Gabriel ist Mitbesitzer von Solid State Logic, dem weltgrößten Hersteller von Mischpulten. Er betreibt die Real World Firmen Gruppe mit Studio, Platten-Label und Film-Produktion. Dazu ist er Gründer von WOMAD, einer Stiftung, die Musik- und Kulturfestivals in mehr als 40 Ländern organisiert und Bildungsprogramme und Workshops fördert. Das Hauptinteresse Gabriels bei den meisten dieser Projekte: Der technische Fortschritt.

Menschenrechte

"Mein Vater war Elektro-Ingenieur", sagt er. "Er hat immer an Dingen für die Zukunft gebastelt. Ich habe zwar nicht seine diesbezüglichen Fähigkeiten geerbt, aber seine Leidenschaft. So hatten wir zwei Jahre vor iTunes eine digitale Download-Plattform online."

Aber noch wichtiger als der Einsatz von Technik in der Musik ist ihm ihre Nutzung in Bezug auf die Förderung der Menschenrechte. Das jüngste Projekt dabei: "With Syria", eine im Februar gestartete Kampagne seiner Organisation "Witness", die Leute in Krisengebieten mit Videokameras versorgt, um Menschenrechtsverletzungen zu dokumentieren.

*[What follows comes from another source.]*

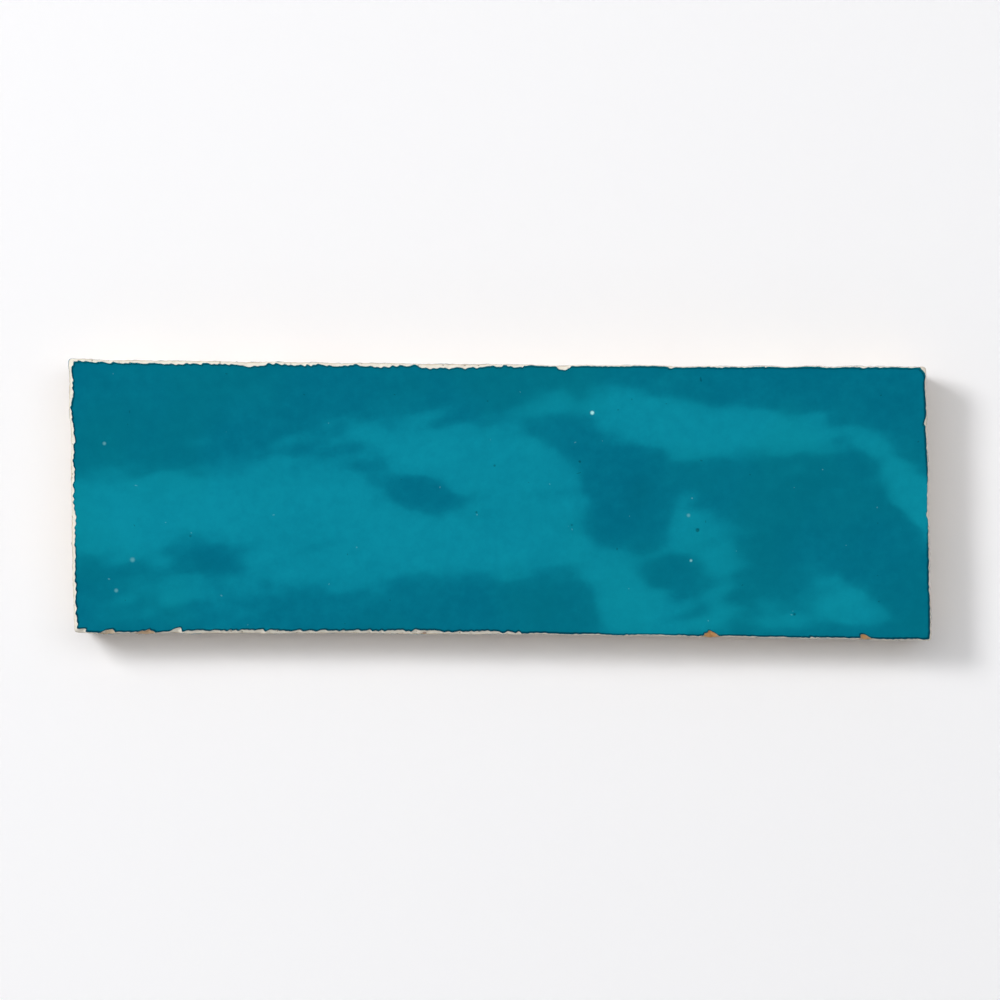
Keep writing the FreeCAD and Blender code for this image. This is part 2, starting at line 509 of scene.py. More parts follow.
def border_of(grid: np.ndarray) -> np.ndarray:
    """The outer points of a grid, counterclockwise from its first corner.

    Args:
        grid: point numbers by column and row.

    Returns:
        The numbers round its border.
    """
    return np.concatenate([grid[:-1, 0], grid[-1, :-1], grid[:0:-1, -1], grid[0, :0:-1]])


@dataclass(frozen=True)
class CutMarks:
    """Marks of the cutting hammer and grain of the clay on the sides, in millimetres.

    Args:
        slant: how much the strokes lean.
        pit_rarity, pit_depth: how high the pits' waves rise before there is one, and the deepest pit.
        proudest, deepest: how far the clay stands out at most, below 0, and lies in at most.
    """

    strokes: Swell = Swell(0.30, 7.0, 15.0, 51, 0.35)
    ledges: Swell = Swell(0.13, 2.4, 6.5, 54, 1.6)
    grain: Swell = Swell(0.05, 0.9, 2.4, 52, 1.2)
    pits: Swell = Swell(0.5, 1.6, 3.6, 53)
    slant: float = 0.5
    pit_rarity: float = 0.75
    pit_depth: float = 0.5
    proudest: float = -0.12
    deepest: float = 0.9

    def depth(self, along: np.ndarray, height: np.ndarray) -> np.ndarray:
        """How much further in the clay lies for the marks.

        Args:
            along: places round the tile, in millimetres.
            height: their heights over the back.

        Returns:
            The depth at each place in millimetres, below 0 where the clay stands proud.
        """
        strokes = np.abs(self.strokes.read(along + self.slant * height, height))
        pits = np.clip(self.pits.read(along, height) - self.pit_rarity, 0, self.pit_depth)
        rough = strokes + self.ledges.read(along, height) + self.grain.read(along, height) + pits
        return np.clip(rough, self.proudest, self.deepest)


@dataclass(frozen=True)
class Wear:
    """How the glaze broke off along the arris, in millimetres.

    Args:
        worn_end: where along the tile the worn part ends.
        kept_middle, kept_reach: the short kept part near the front left corner.
        bites, bite_half, bite_width: number of the small bites and range of their half length and width.
        earth_reach: how far a chip's orange clay shows before it fades, as a share of the chip.
        chips: the bites that the photo shows.
    """

    worn_width: float = 0.50
    kept_width: float = 0.16
    least_width: float = 0.13
    most_width: float = 0.9
    worn_end: float = 4.0
    kept_middle: float = -64.5
    kept_reach: float = 9.0
    raggedness: float = 0.32
    waves: tuple[Rounds, ...] = (
        Rounds(0.35, 430, 200, 21),
        Rounds(0.45, 200, 60, 22),
        Rounds(0.6, 60, 9, 23),
    )
    bites: int = 60
    bite_half: Pair = (0.25, 0.9)
    bite_width: Pair = (0.10, 0.34)
    bite_raggedness: float = 0.18
    bite_seed: int = 5
    earth_reach: float = 1.3
    chips: tuple[Chip, ...] = (
        Chip(11.0, 23.7, 1.3, 0.85),
        Chip(29.8, 23.7, 0.6, 0.4),
        Chip(37.2, -23.6, 1.3, 0.9, 1.0),
        Chip(64.4, -23.9, 0.9, 0.8, 0.8),
        Chip(-73.4, -23.9, 0.8, 0.7),
        Chip(-68.6, -23.9, 1.3, 0.7, 0.45),
        Chip(-61.8, -23.8, 1.6, 0.75, 0.55),
        Chip(-56.6, -23.8, 1.1, 0.75),
        Chip(74.4, 24.0, 1.0, 0.5),
        Chip(74.6, 14.5, 0.7, 0.45),
        Chip(75.0, -2.0, 0.8, 0.35),
    )

    def bare_width(self, outline: Outline) -> np.ndarray:
        """Work out where the glaze has broken away.

        Args:
            outline: the tile seen from above.

        Returns:
            How far in from the outline it is gone, at each point of the ring.
        """
        ring = outline.outer
        ragged = sum(waves.read(outline.places) for waves in self.waves)
        by_corner = (ring[:, 1] < 0) & (np.abs(ring[:, 0] - self.kept_middle) < self.kept_reach)
        kept = (ring[:, 0] > self.worn_end) | by_corner
        line = np.where(kept, self.kept_width, self.worn_width) * (1.0 + self.raggedness * ragged)
        width = np.clip(line, self.least_width, self.most_width)
        chips = list(self.chips)
        random = np.random.RandomState(self.bite_seed)
        for _ in range(self.bites):
            x, y = ring[random.randint(len(ring))]
            chips.append(Chip(x, y, random.uniform(*self.bite_half), random.uniform(*self.bite_width)))
        for chip in chips:
            away = np.hypot(ring[:, 0] - chip.x, ring[:, 1] - chip.y) / chip.half
            bite = chip.width * np.sqrt(np.clip(1 - away**2, 0, 1)) * (1 + self.bite_raggedness * ragged)
            width = np.maximum(width, bite)
        return width

    def earth(self, outline: Outline) -> np.ndarray:
        """Work out where the chips show orange earth.

        Args:
            outline: the tile seen from above.

        Returns:
            How much of it shows at each point of the ring, twice over.
        """
        ring = outline.outer
        shown = np.zeros(len(ring))
        for chip in self.chips:
            away = np.hypot(ring[:, 0] - chip.x, ring[:, 1] - chip.y) / (chip.half * self.earth_reach)
            shown = np.maximum(shown, 2 * chip.earth * np.clip(self.earth_reach - away, 0, 1))
        return shown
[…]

"Wir haben damals versucht, Leute, die die Regierung bekämpft haben, zu unterstützen. Aber seither ist mit dem IS die dortige Situation extrem kompliziert geworden. Denn der Feind deines Feindes ist noch lange nicht dein Freund. Aber wir haben nach wie vor unglaublich tapfere Leute dort, die helfen, zu dokumentieren, was vorgeht. Wenn das auch nicht unbedingt zum Frieden führen wird, glaube ich trotzdem, dass die Transparenz und die Möglichkeit, das Wissen um die Wahrheit in die Welt zu tragen, ein wichtiger Beitrag zu Veränderungen ist. Denn ohne der Wahrheit gibt es keine Freiheit."

Zur Person: Peter Gabriel

Werdegang
Peter Gabriel wurde am 13. 2. 1950 in Chobham in England geboren. 1967 gründete der Multi-Instrumentalist mit den Schulfreunden Tony Banks und Mike Rutherford Genesis. Als Leadsänger und Mastermind hinter Konzept-Alben wie „The Lamb Lies Down On Broadway“ und den ausgeklügelten Shows prägte er den Erfolg der Band entscheidend mit. 1975 verließ er die Band um als Solo-Künstler weiterzumachen.

Österreich-Shows
Peter Gabriel tritt am 23. November in der Stadthalle in Graz und am 24. November in der Salzburgarena auf.